Greenhouse Gas Emissions Reductions from In-Situ Aeration in a Landfill: A Multi-Parameter Sensitivity Analysis Approach

Abstract

In this study, estimates of greenhouse gas (GHG) emissions (for methane, carbon monoxide and nitrous oxide) following the potential installation of an aerated bioreactor landfill system at the Mare Chicose landfill in Mauritius have been determined based on procedures outlined in the Approved Baseline and Monitoring Methodology AM0083, Avoidance of landfill gas emissions by in-situ aeration of landfills from the UNFCCC/CCNUCC CDM, and compared to the baseline emissions (flaring method) for a credit period of 10 years to compute emissions reductions (ERs). The second part of this study has employed a combined multi-parameter sensitivity analysis (MPSA) and response surface methodology (RSM) approach to assess the relative importance of 5 selected parameters in influencing the amount of ERs. This technique of data analysis is reportedly novel in this field of research in environmental engineering for GHG emissions quantification. The parameters tested were the monitored methane content in venting well/header k during in-situ aeration in the year y (MC CH4,v,k.q ), monitored methane content from surface emissions during in-situ aeration in zone i in the quarter q (MC CH4,s,i,q ), total volume of surface emissions in zone i in quarter q (SG s,i,q ), potential methane generation capacity (L o,i ) of the waste in landfill zone i as determined by sampling and lab analysis and fraction of degradable waste (f dg , i ) in landfill zone i. Results from the MPSA and mesh plots from the RSM showed that L o , i had the most influence on the ERs.
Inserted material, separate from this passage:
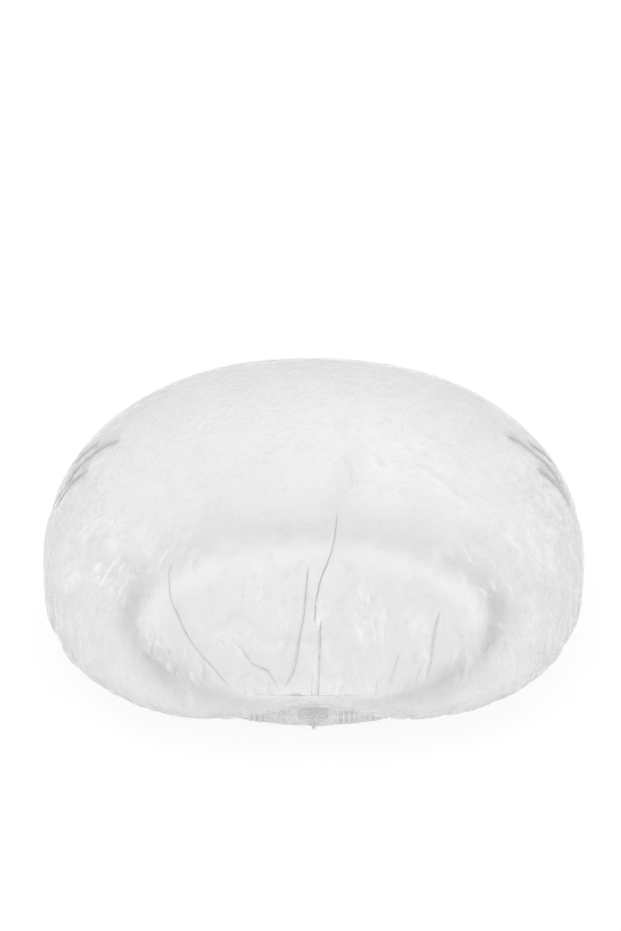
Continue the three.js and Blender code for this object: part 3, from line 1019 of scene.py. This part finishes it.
def ridge_of(value, sharpness):
    """Bright lines where a noise passes its middle value."""
    apart = math_node("ABSOLUTE", minus(value, 0.5))
    return math_node("MAXIMUM", minus(1.0, times(apart, sharpness)))


def ramp_of(value, low, high):
    """0 below low and 1 above high, eased between."""
    limits = {"Value": value, "From Min": low, "From Max": high}
    return node(value.id_data, "MapRange", limits, interpolation_type="SMOOTHSTEP").outputs["Result"]


def tint_of(share, first, second, low=0.0, high=1.0):
    """From the first colour at a share of low to the second at high."""
    made = node(share.id_data, "ValToRGB", {"Fac": share})
    for mark, colour, position in zip(made.color_ramp.elements, (first, second), (low, high)):
        mark.color = (*colour, 1)
        mark.position = position
    return made.outputs["Color"]


def bump_of(height, strength, distance):
    inputs = {"Height": height, "Strength": strength, "Distance": distance}
    return node(height.id_data, "Bump", inputs).outputs["Normal"]


def attribute_of(tree, name, output="Fac"):
    return node(tree, "Attribute", attribute_name=name).outputs[output]


# The film's noises: scale, detail, roughness and distortion. Streaks and uprights are drawn on the grain
STREAK_NOISE = (0.5, 3.0, 0.55, 0.6)
UPRIGHT_NOISE = (0.26, 3.0, 0.6, 0.3)
STROKE_NOISE = (75.0, 3.0, 0.6, 1.2)
PATCH_NOISE = (32.0, 3.0, 0.6, 0.5)
CRINKLE_NOISE = (46.0, 5.0, 0.62, 0.7)
BREAK_NOISE = (85.0, 2.0, 0.5, 0.8)
MOTTLE_NOISE = (22.0, 3.0, 0.55, 0.4)
CRUMPLE_NOISE = (90.0, 5.0, 0.6, 0.8)

# What share of the light a bright streak scatters, as a painted glint, and how far dark lines go towards the
# painted shade colour, as painted shade
STREAK_PAINTED_GLINT = 0.33
LESS_IN_FRONT = 0.13
CRINKLE_PAINTED_SHADE = 0.11
UPRIGHT_PAINTED_SHADE = 0.025
MOTTLE_ROUGHNESS = 0.08
STREAKS_START = 60
STREAKS_FULL = 125


def film_material(name, clear, painted_shade_colour, blur, refraction, clarity, milk, marks):
    """Thin glossy film of roughness blur. clarity of the light goes through, and where shade is painted, at
    creases and on the gathered band, milk of it is lost and the colour goes towards the painted shade colour.
    """
    material, tree, shader = new_material(name, {
        "Base Color": (*clear, 1),
        "Roughness": blur,
        "IOR": refraction,
        "Coat Weight": 1.0,
        "Coat Roughness": 0.09,
    })
    place = node(tree, "UVMap", uv_map="film").outputs["UV"]
    # where shade is painted on the film: along creases, on the shoulders and on the gathered band
    milk_and_painted_shade = attribute_of(tree, "milk_and_painted_shade")
    grain = attribute_of(tree, "grain", "Vector")
    part = node(tree, "SeparateXYZ", {0: grain}).outputs
    from_top = ramp_of(part["Z"], STREAKS_START / GRAIN_STRETCH, STREAKS_FULL / GRAIN_STRETCH)

    # short upright streaks in patches, long upright lines, and thin broken crinkle lines
    patch = ramp_of(noise_of(place, *PATCH_NOISE), 0.42, 0.58)
    streak = times(ridge_of(noise_of(grain, *STREAK_NOISE), 13.0), from_top)
    stroke = ridge_of(noise_of(place, *STROKE_NOISE), 16.0)
    streak = plus(streak, times(stroke, 0.5))
    streak = ramp_of(times(streak, patch), 0.2, 0.75)
    upright = times(ridge_of(noise_of(grain, *UPRIGHT_NOISE), 12.0), from_top)
    broken = ramp_of(noise_of(place, *BREAK_NOISE), 0.47, 0.6)
    crinkle = times(ridge_of(noise_of(place, *CRINKLE_NOISE), 26.0), broken)

    # streaks are painted glints: they scatter light, less so in front, where the floor behind them is darker
    front = ramp_of(times(part["Y"], -1.0 / GRAIN_RADIUS), 0.5, 0.85)
    painted_glint = minus(STREAK_PAINTED_GLINT * marks, times(front, LESS_IN_FRONT * marks))
    lost = plus(times(streak, painted_glint), times(milk_and_painted_shade, milk))
    # painted shade: crinkle and upright lines darken the film towards the painted shade colour
    painted_shade_lines = plus(times(crinkle, CRINKLE_PAINTED_SHADE), times(upright, UPRIGHT_PAINTED_SHADE))
    dense = plus(milk_and_painted_shade, times(painted_shade_lines, marks))
    mottle = noise_of(place, *MOTTLE_NOISE)
    relief = plus(noise_of(place, *CRUMPLE_NOISE), times(streak, 0.5))
    relief = plus(relief, times(crinkle, 0.25))
    fill(shader, {
        "Transmission Weight": math_node("MAXIMUM", minus(clarity, lost)),
        "Base Color": tint_of(dense, clear, painted_shade_colour),
        "Roughness": plus(blur - MOTTLE_ROUGHNESS / 2, times(mottle, MOTTLE_ROUGHNESS)),
        "Coat Normal": bump_of(relief, 1.0, 0.0009),
    })
    return material


def rubber_material(name, colour, roughness, scale):
    """Covered elastic thread: a slightly mottled, dull surface."""
    material, tree, shader = new_material(name, {"Base Color": (*colour, 1), "Roughness": roughness})
    place = node(tree, "TexCoord").outputs["Object"]
    mottle = noise_of(place, scale, 3.0, 0.6)
    darker = [0.88 * channel for channel in colour]
    lighter = [min(1.08 * channel, 1) for channel in colour]
    fill(shader, {
        "Base Color": tint_of(mottle, darker, lighter, 0.3, 0.7),
        "Roughness": plus(roughness - 0.1, times(mottle, 0.2)),
        "Normal": bump_of(noise_of(place, scale * 3, 2.0, 0.5), 0.5, 0.0001),
    })
    return material


def patch_material():
    """Film melted into one piece: clear at the pressed points and milkier between them."""
    clear = (0.99, 0.99, 0.99)
    milky = (0.86, 0.862, 0.865)
    material, tree, shader = new_material("welded_film", {
        "Base Color": (*clear, 1),
        "Roughness": 0.3,
        "IOR": 1.12,
        "Transmission Weight": 0.3,
    })
    place = node(tree, "TexCoord").outputs["Object"]
    mottle = noise_of(place, 900.0, 3.0, 0.6)
    dense = plus(times(attribute_of(tree, "milk_and_painted_shade"), 0.8), times(mottle, 0.2))
    fill(shader, {
        "Base Color": tint_of(dense, clear, milky),
        "Roughness": plus(0.2, times(mottle, 0.2)),
        "Normal": bump_of(mottle, 0.4, 0.0002),
    })
    return material


crown.data.materials.append(film_material(
    "film", clear=(0.9995, 0.9995, 0.9995), painted_shade_colour=(0.5, 0.502, 0.505), blur=0.3, refraction=1.14,
    clarity=0.86, milk=0.1, marks=1.0,
))
hem.data.materials.append(film_material(
    "hem_film", clear=(1.0, 1.0, 1.0), painted_shade_colour=(0.6, 0.602, 0.605), blur=0.06, refraction=1.03,
    clarity=0.99, milk=3.0, marks=0.02,
))
elastic_look = rubber_material("elastic_thread", (0.96, 0.961, 0.963), 0.6, 700.0)
for strand in (strand_lower, strand_upper):
    strand.data.materials.append(elastic_look)
tail.data.materials.append(rubber_material("elastic_cut_end", (0.86, 0.86, 0.865), 0.5, 900.0))
seal.data.materials.append(patch_material())

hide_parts("crown_film")
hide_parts("hem_casing")
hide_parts("elastic_strand_lower")
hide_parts("elastic_strand_upper")
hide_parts("join_seal")
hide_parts("join_tail")

# The studio: a white floor that keeps a faint shadow and has a painted shadow inside the cap's mouth, a white
# surround and narrow lamps for the gloss

# the floor's glow: FLOOR_GLOW inside the mouth's painted shadow, with OPEN_FLOOR_GLOW more outside it and
# under the front
FLOOR_REACH = 12.0
FLOOR_COLOUR = 0.14
FLOOR_GLOW = 0.6
OPEN_FLOOR_GLOW = 0.26

floor_mesh = bpy.data.meshes.new("floor")
corners = [(x * FLOOR_REACH, y * FLOOR_REACH, 0) for x, y in ((-1, -1), (1, -1), (1, 1), (-1, 1))]
floor_mesh.from_pydata(corners, [], [(0, 1, 2, 3)])
floor = add_object("floor", floor_mesh)
material = bpy.data.materials.new("floor")
material.use_nodes = True
tree = material.node_tree
tree.nodes.clear()
# painted shadow: inside the mouth the floor glows a little less, standing in for the shade of the film over
# it
place = node(tree, "TexCoord").outputs["Object"]
stretch = {0: place, 1: (1 / LOOP_HALF_WIDTH / MM, 1 / LOOP_HALF_DEPTH / MM, 0)}
share = node(tree, "VectorMath", stretch, operation="MULTIPLY").outputs["Vector"]
reach = node(tree, "VectorMath", {0: share}, operation="LENGTH").outputs["Value"]
outside_painted_shadow = ramp_of(reach, 0.82, 1.0)
# painted light: the painted shadow is lifted under the front, where the film is held up and light comes in
part = node(tree, "SeparateXYZ", {0: share}).outputs
painted_front_light = ramp_of(times(part["Y"], -1.0), 0.5, 0.8)
out_of_painted_shadow = math_node("MAXIMUM", outside_painted_shadow, painted_front_light)
strength = plus(FLOOR_GLOW, times(out_of_painted_shadow, OPEN_FLOOR_GLOW))
glow = node(tree, "Emission", {"Strength": strength})
matt = node(tree, "BsdfDiffuse", {"Color": (FLOOR_COLOUR, FLOOR_COLOUR, FLOOR_COLOUR, 1)})
both = node(tree, "AddShader", {0: glow.outputs[0], 1: matt.outputs[0]})
node(tree, "OutputMaterial", {"Surface": both.outputs[0]})
floor_mesh.materials.append(material)


def make_lamp(name, azimuth, elevation, distance, size, radiance):
    """A flat lamp that faces the cap. radiance is how bright its face looks, with 1 as white."""
    data = bpy.data.lights.new(name, "AREA")
    data.shape = "RECTANGLE"
    data.size, data.size_y = size
    data.energy = radiance * math.pi * size[0] * size[1]
    lamp = add_object(name, data)
    a = math.radians(azimuth)
    e = math.radians(elevation)
    away = Vector((math.sin(a) * math.cos(e), -math.cos(a) * math.cos(e), math.sin(e)))
    centre = Vector((0, 0, 0.05))
    lamp.location = centre + away * distance
    lamp.rotation_euler = away.to_track_quat("Z", "Y").to_euler()
    lamp.visible_transmission = False


scene.world = bpy.data.worlds.new("studio")
scene.world.use_nodes = True
fill(scene.world.node_tree.nodes["Background"], {"Color": (1, 1, 1, 1), "Strength": 1.0})
# name, azimuth, elevation, distance, width and height, radiance
make_lamp("left_strip", -48, 30, 1.3, (0.07, 0.9), 6)
make_lamp("right_strip", 52, 28, 1.3, (0.07, 0.9), 6)
make_lamp("front_strip", -14, 12, 1.5, (0.06, 0.5), 5)
make_lamp("top_strip", 10, 74, 1.2, (0.9, 0.08), 2)
make_lamp("back_strip", 160, 42, 1.4, (0.8, 0.08), 5)
make_lamp("soft_top", -25, 62, 2.0, (1.2, 1.2), 0.9)

scene.view_settings.view_transform = "Standard"
scene.cycles.max_bounces = 40
scene.cycles.transmission_bounces = 40
scene.cycles.glossy_bounces = 12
The largest ERs amounted to 835,104.61 tCO 2e obtained from the variations in L o,i whereas 189,343.30 tCO 2e was the lowest predicted ERs. The best working values for the five parameters with respect to a better environmental performance for minimal GHG emissions and maximum ERs were: 0.077-0.134 ton CH 4 /ton waste for L o,i , 0.713-0.8 for f dg,i , 688,829.30-972,916.67 m 3 for SG s,i,q , 1.01 × 10 - 5 to 1.75 × 10 ―5 tCH 4/ m 3 for MC CH4,v,k,q and 6.70× 10 ―8 to 5.16 × 10 ―7 tCH 4 /m 3 for MC CH4,s,i,q . The results of this study present a novel tool of optimized parameter values and ERs data which can be used to decide on how to better design and operate the landfill in Mauritius under the Clean Development Mechanism.